> **Given request**
Write out the full listing again, exactly as it stands.

> **Dataset extract**

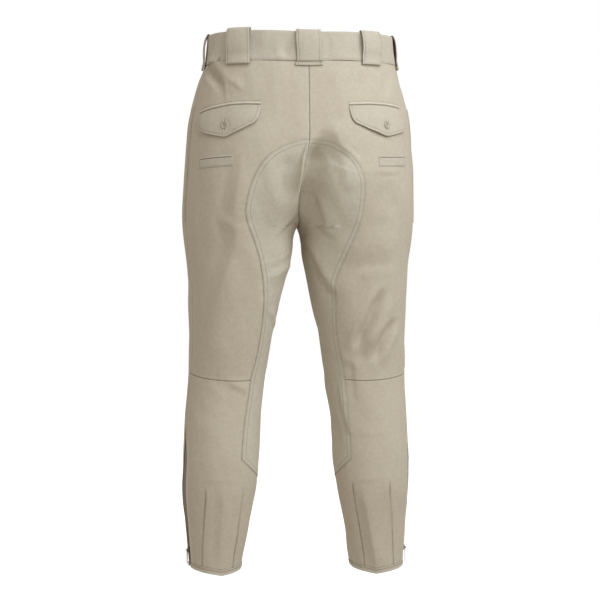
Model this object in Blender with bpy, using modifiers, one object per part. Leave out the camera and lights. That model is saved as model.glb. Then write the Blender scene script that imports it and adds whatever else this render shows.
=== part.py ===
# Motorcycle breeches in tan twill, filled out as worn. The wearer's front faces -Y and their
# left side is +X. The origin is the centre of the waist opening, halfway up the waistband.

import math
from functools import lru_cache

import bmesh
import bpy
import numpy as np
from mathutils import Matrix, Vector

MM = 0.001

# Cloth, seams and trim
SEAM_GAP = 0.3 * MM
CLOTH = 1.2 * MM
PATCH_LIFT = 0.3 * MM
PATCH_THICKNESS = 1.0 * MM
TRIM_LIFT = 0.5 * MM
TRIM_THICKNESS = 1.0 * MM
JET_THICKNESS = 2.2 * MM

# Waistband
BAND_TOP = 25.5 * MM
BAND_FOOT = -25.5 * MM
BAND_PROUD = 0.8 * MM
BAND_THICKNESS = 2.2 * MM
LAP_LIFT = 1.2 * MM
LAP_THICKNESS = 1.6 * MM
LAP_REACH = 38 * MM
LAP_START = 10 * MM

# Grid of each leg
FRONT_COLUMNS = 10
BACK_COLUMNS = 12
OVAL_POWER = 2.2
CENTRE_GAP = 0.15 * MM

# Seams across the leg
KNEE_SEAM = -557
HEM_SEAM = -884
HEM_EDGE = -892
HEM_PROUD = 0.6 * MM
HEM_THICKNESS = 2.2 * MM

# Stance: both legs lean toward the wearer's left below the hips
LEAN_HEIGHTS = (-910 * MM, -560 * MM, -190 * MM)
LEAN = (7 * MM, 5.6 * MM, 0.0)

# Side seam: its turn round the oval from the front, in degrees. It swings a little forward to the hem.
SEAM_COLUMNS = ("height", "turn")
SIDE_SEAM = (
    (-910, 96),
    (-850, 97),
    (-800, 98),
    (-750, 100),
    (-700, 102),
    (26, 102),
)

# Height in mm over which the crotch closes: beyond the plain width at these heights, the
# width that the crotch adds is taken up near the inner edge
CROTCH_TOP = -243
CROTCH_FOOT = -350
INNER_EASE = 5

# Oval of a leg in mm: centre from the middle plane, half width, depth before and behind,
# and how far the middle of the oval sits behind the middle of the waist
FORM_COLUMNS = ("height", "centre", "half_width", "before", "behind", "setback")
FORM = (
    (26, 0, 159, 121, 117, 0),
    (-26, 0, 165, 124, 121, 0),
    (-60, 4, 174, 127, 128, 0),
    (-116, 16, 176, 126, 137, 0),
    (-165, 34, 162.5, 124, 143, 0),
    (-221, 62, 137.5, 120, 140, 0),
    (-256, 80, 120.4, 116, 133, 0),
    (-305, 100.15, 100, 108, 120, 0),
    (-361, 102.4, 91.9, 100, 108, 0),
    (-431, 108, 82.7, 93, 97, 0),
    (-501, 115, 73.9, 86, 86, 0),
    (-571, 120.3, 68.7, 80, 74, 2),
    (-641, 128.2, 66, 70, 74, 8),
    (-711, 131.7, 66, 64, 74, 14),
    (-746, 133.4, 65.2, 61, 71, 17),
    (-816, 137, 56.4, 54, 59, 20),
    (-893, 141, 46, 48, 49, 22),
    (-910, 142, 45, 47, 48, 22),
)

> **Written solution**
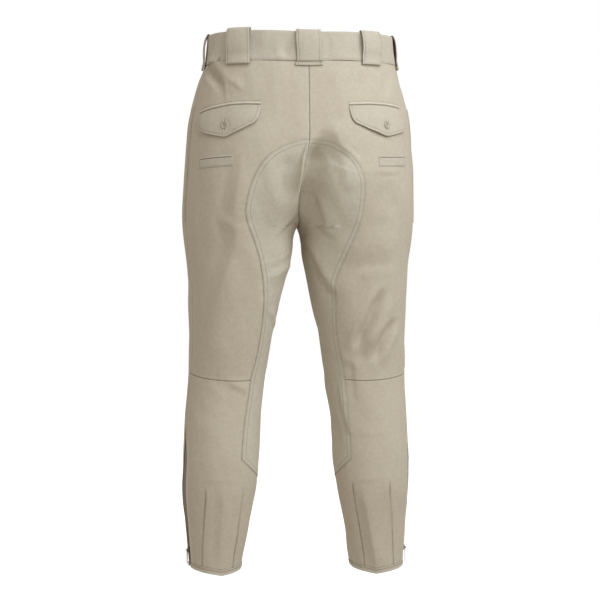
Model this object in Blender with bpy, using modifiers, one object per part. Leave out the camera and lights. That model is saved as model.glb. Then write the Blender scene script that imports it and adds whatever else this render shows.
=== part.py ===
# Motorcycle breeches in tan twill, filled out as worn. The wearer's front faces -Y and their
# left side is +X. The origin is the centre of the waist opening, halfway up the waistband.

import math
from functools import lru_cache

import bmesh
import bpy
import numpy as np
from mathutils import Matrix, Vector

MM = 0.001

# Cloth, seams and trim
SEAM_GAP = 0.3 * MM
CLOTH = 1.2 * MM
PATCH_LIFT = 0.3 * MM
PATCH_THICKNESS = 1.0 * MM
TRIM_LIFT = 0.5 * MM
TRIM_THICKNESS = 1.0 * MM
JET_THICKNESS = 2.2 * MM

# Waistband
BAND_TOP = 25.5 * MM
BAND_FOOT = -25.5 * MM
BAND_PROUD = 0.8 * MM
BAND_THICKNESS = 2.2 * MM
LAP_LIFT = 1.2 * MM
LAP_THICKNESS = 1.6 * MM
LAP_REACH = 38 * MM
LAP_START = 10 * MM

# Grid of each leg
FRONT_COLUMNS = 10
BACK_COLUMNS = 12
OVAL_POWER = 2.2
CENTRE_GAP = 0.15 * MM

# Seams across the leg
KNEE_SEAM = -557
HEM_SEAM = -884
HEM_EDGE = -892
HEM_PROUD = 0.6 * MM
HEM_THICKNESS = 2.2 * MM

# Stance: both legs lean toward the wearer's left below the hips
LEAN_HEIGHTS = (-910 * MM, -560 * MM, -190 * MM)
LEAN = (7 * MM, 5.6 * MM, 0.0)

# Side seam: its turn round the oval from the front, in degrees. It swings a little forward to the hem.
SEAM_COLUMNS = ("height", "turn")
SIDE_SEAM = (
    (-910, 96),
    (-850, 97),
    (-800, 98),
    (-750, 100),
    (-700, 102),
    (26, 102),
)

# Height in mm over which the crotch closes: beyond the plain width at these heights, the
# width that the crotch adds is taken up near the inner edge
CROTCH_TOP = -243
CROTCH_FOOT = -350
INNER_EASE = 5

# Oval of a leg in mm: centre from the middle plane, half width, depth before and behind,
# and how far the middle of the oval sits behind the middle of the waist
FORM_COLUMNS = ("height", "centre", "half_width", "before", "behind", "setback")
FORM = (
    (26, 0, 159, 121, 117, 0),
    (-26, 0, 165, 124, 121, 0),
    (-60, 4, 174, 127, 128, 0),
    (-116, 16, 176, 126, 137, 0),
    (-165, 34, 162.5, 124, 143, 0),
    (-221, 62, 137.5, 120, 140, 0),
    (-256, 80, 120.4, 116, 133, 0),
    (-305, 100.15, 100, 108, 120, 0),
    (-361, 102.4, 91.9, 100, 108, 0),
    (-431, 108, 82.7, 93, 97, 0),
    (-501, 115, 73.9, 86, 86, 0),
    (-571, 120.3, 68.7, 80, 74, 2),
    (-641, 128.2, 66, 70, 74, 8),
    (-711, 131.7, 66, 64, 74, 14),
    (-746, 133.4, 65.2, 61, 71, 17),
    (-816, 137, 56.4, 54, 59, 20),
    (-893, 141, 46, 48, 49, 22),
    (-910, 142, 45, 47, 48, 22),
)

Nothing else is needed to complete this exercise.